I had sent out ‘Past and Present’ I think in the early part of this summer,9 and then gone on a lengthened tour of expected ‘recreation’ into Wales (to my poor friend Redwood at Llandough, Cowbridge, there), thence to Carmarthen (three days) to the Bishop of St. David's there, days mostly wet; thence by Malvern to Liverpool; met my brother, and with him to North Wales (top of Snowdon cloaked in thick mist on our arrival there)—at Bethgellert and Tremadoc deluges of rain, &c, &c.—back to Liverpool, and thence to Annandale for three weeks; after all which home to Chelsea, as noticed in this letter; all the subsequent details of which rise gradually into clearness, generally of a painful nature to me. The fittings and refittings for me full of loving ingenuity, the musical young lady other side the wall; the general dreary and chaotic state of inward man while struggling to get ‘Cromwell’ started, all this and the bright ever-cheering presence in it, literally the only cheering element there was, comes back into my heart with a mournful gratitude at this moment.

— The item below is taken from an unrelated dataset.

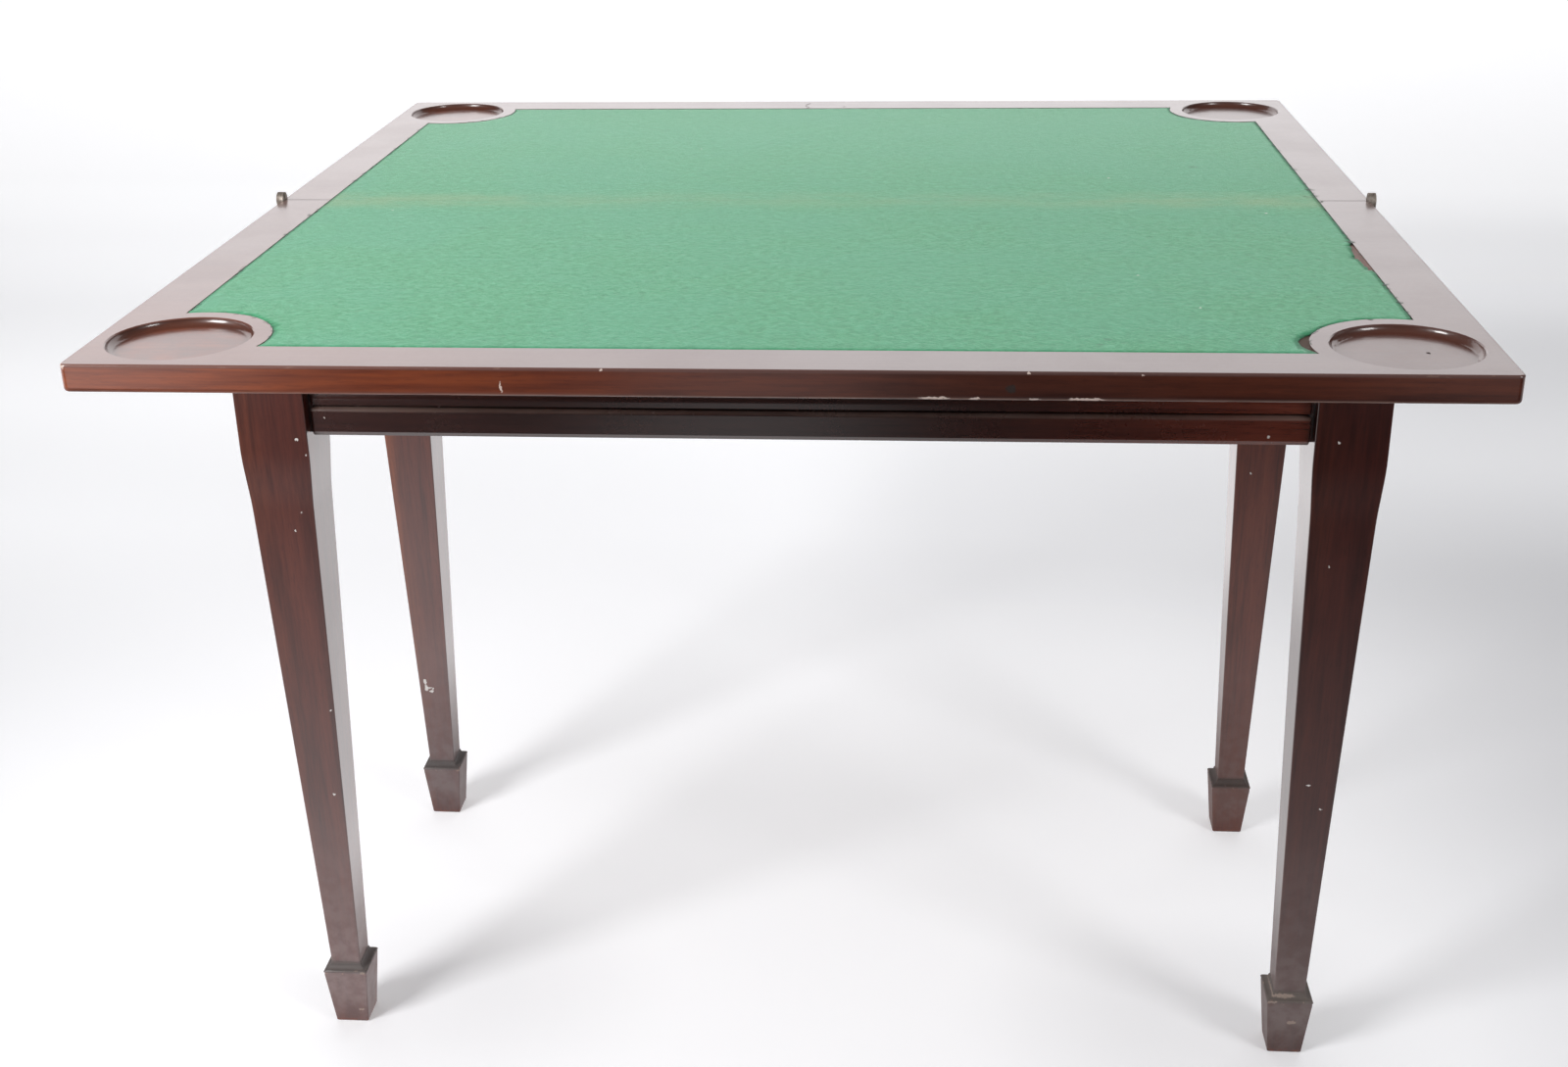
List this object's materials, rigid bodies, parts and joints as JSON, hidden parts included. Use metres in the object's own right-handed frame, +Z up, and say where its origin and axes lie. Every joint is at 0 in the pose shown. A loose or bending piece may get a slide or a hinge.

‘The Mudies’ were two grown daughters of a Mr. Mudie whom I recollect hearing of about 1818 as a restless, somewhat reckless, and supreme schoolmaster at Dundee. He had thrown up his function there in about 1820, and marched off to London as a literary adventurer. Here for above twenty years he did manage to subsist and float about in the ‘mother of dead dogs,’10 had even considerable success of a kind; wrote a great many miscellaneous volumes mostly about natural history, I think, which were said to display diligence and merit, and to have brought him considerable sums. But by this time the poor fellow had broken down, had died and left a family, mostly daughters, with a foolish widow, and next to no provision whatever for them. The case was abundantly piteous, but it was not by encouragement from me, to whom it seemed from the first hopeless, that my dear one entered into it with such zeal and determination. Her plans were, I believe, the wisest that could be formed, and the trouble she took was very great. I remember these Mudies—flary, staring, and conceited, stolid-looking girls, thinking themselves handsome, being brought to live with us here, to get out of the maternal element, while ‘places’ were being prepared for them; but no amount of trouble was, or could be, of the least avail. The wretched stalking blockheads stalked fatefully, in spite of all that could be done or said, steadily downwards toward perdition, and sank altogether out of view. There was no want of pity in this house. I never knew a heart more open to the sufferings of others, and to the last she persisted in attempts at little operations for behoof of such; but had to admit that except in one or two small instances she had done no good to the unfortunate objects she attempted to aid.— T. C., March 1873.